風呂

 湿気にやられた体を癒すのは風呂に入るのが一番。

 というわけで現在その癒しの空間にいるのだが、別の意味での癒しも生まれる。

 表裏世界の自分だからなのか女の体に抵抗はなく、裸になることに対しての躊躇もなかった。

 数回目の風呂。鏡に映った自分の姿はそれだけで目の保養になる。

 顔のつくりの良さはもちろん、全身を覆うきめ細やかな白い肌は見ていて気持ちがいい。思わず触りたくなる。ていうか触ってる。滑らかな触り心地。ぷにぷにと柔らかい。

 腕や脚は細い。余分な脂肪など一切なく理想のスタイルを維持している。

 胸に関しては大きい方なのかな。うん、それなりにあると思う。ちょっと邪魔なくらいだ。形も良いし、こりゃばっちりだな。下の方は気にしないことにする。

 ここまで見事な女の体だというのに、当の俺は微塵も魅力を感じない。いや、すんごい魅力的な体だということは理解できるのが、なんかこう、性的な興奮を覚えないというかなんというか。自分の体にハァハァ言うのもそれはそれで変態なんだが。

 ところで、髪を洗うのはそれなりに手間がかかるってこと。腰まで伸びた艶やかな黒髪をベストな状態で保つとなると、洗う時はもちろん風呂を出てからも手入れをしなければならない。こういうところは男と女の違いなのかもしれないな。

 女になってから長風呂になったなぁと実感しながら脱衣所で体を拭いていると、リビングで携帯電話が鳴っていた。

 タオルだけを巻いて電話を取りに行くと、ディスプレイに浮かんでいたのは玲於奈の文字だった。何か用かな。用も無くかけてくるのは日常茶飯事だが。


「おう。どうした?」


『ああ、ちょっと頼みがあって』


 口調こそ普通だが、内に真摯さを感じさせる声色だった。


『あのね。今日学校で沢野が話してた子いるでしょ?』


「築山のことか?」


『そう。紹介してくれない?』


 妙なことを言い出す。

 面倒事なら丁重におことわりするつもりだったが、友人の紹介くらい大したことはない。しかし俺と築山が友人と呼べる関係なのかどうかは言を左右にするところだ。


「俺はかまわないけど、本人がなんて言うかわからないぞ。今度会った時にでも言ってみようか」


『連絡先は知らないの?』


 知らん。いつも唐突に現れて小難しい話をするや否やさっさと消えるような掴みどころのない奴だからな。わざわざこちらから出向かなくとも来る時に来るだろう。明日も現れそうな感じだ。

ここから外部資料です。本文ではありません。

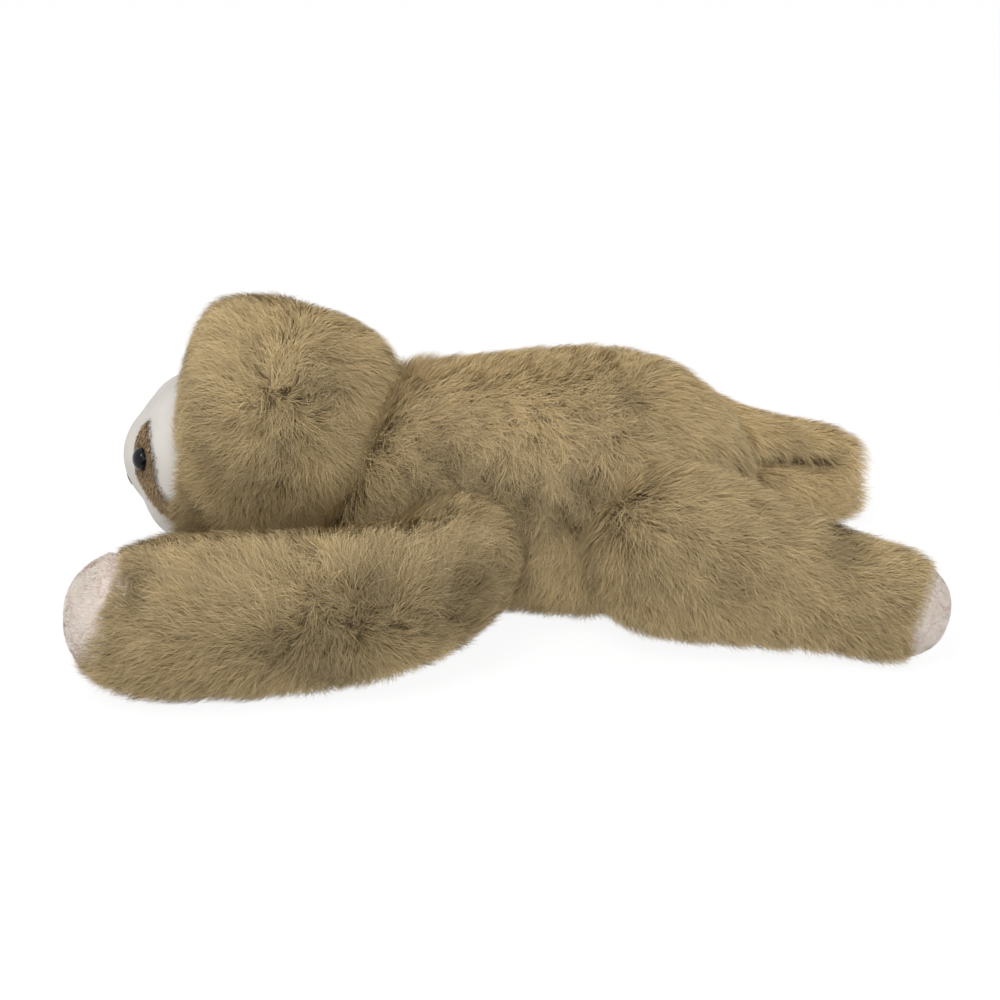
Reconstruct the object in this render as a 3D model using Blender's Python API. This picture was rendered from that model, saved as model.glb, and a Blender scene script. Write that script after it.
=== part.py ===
"""A plush sloth lying on its belly, as it is sewn: fur covers over stuffing, joined at the seams.

Metres, +Z up. The head points to -X, the left side is -Y, and the belly lies on Z = 0.
"""

import math

import bmesh
import bpy
from mathutils import Matrix, Vector

MM = 0.001

# Clearances and cloth
GAP = 0.3 * MM
OVERRUN = 5.0 * MM
FUR_DEPTH = 8.0 * MM
SHORT_PILE_DEPTH = 3.0 * MM
REST_FLAT_DEPTH = 0.5 * MM
FLOOR_Z = 0.0

# Outline powers: 2 is an oval, and more is squarer. What lies on the floor is squarer below
ROUND = (2.0, 2.0)
BODY_OUTLINE = (2.1, 3.2)
LIMB_OUTLINE = (2.0, 2.2)

# Body: its widest section, and how far it runs from there to each end
BODY_MIDDLE_X = 29.0 * MM
BODY_NECK_LENGTH = 130.0 * MM
BODY_RUMP_LENGTH = 74.0 * MM
BODY_HALF_WIDTH = 62.0 * MM
BODY_HALF_HEIGHT = 55.0 * MM

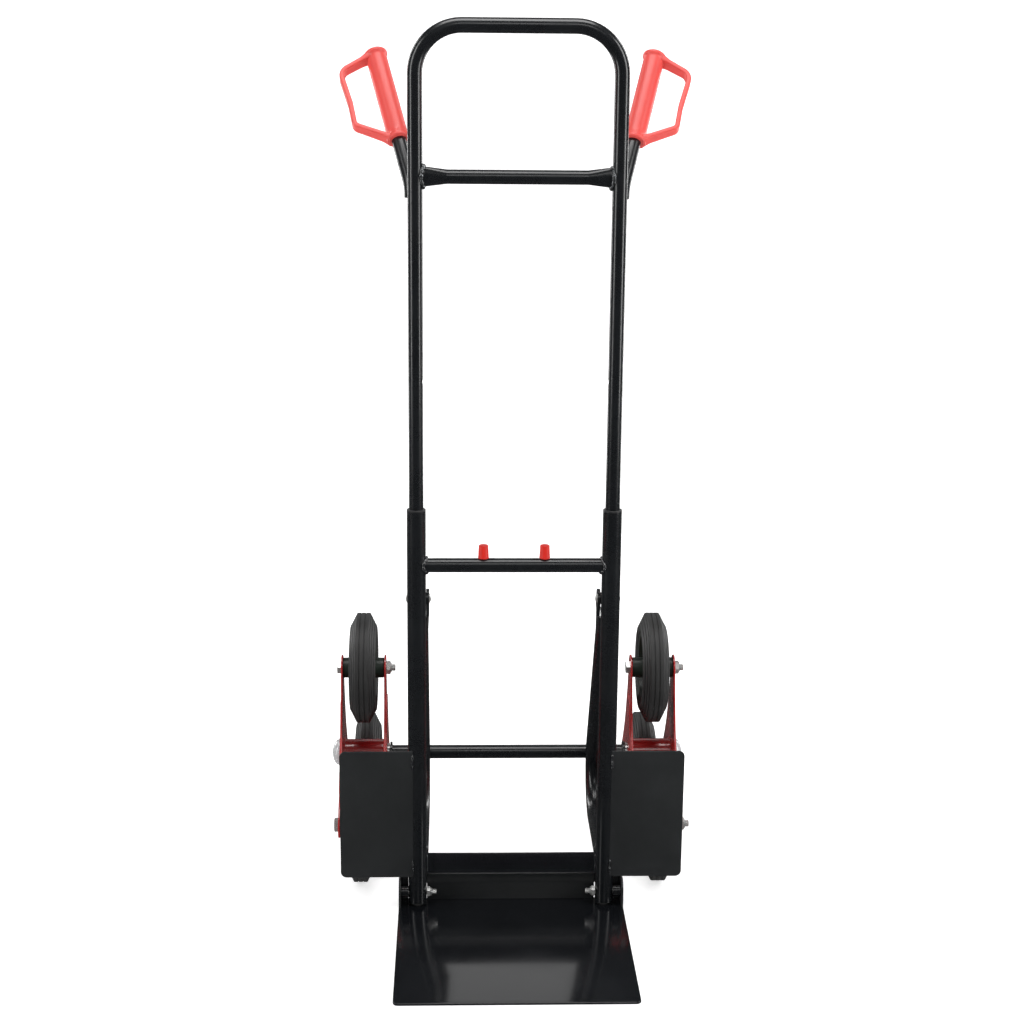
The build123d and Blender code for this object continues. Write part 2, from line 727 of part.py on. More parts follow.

 愛のなんたらネットワークを駆使すれば解るかも知れないが、そこまでしようとは思わない。

 その旨を伝えると、


『できるだけ早い方がいいんだけど』


「善処する。用件はそれだけ?」


『うん、頼んだ』


「頼まれました」


 別れの挨拶で電話を切る。

 急な眩暈。

 膝が崩れるのが解った。


 地面が近づく。

 視界が暗転し、次に見えた物は、夜空の下で悲しげに佇む廃病院であった。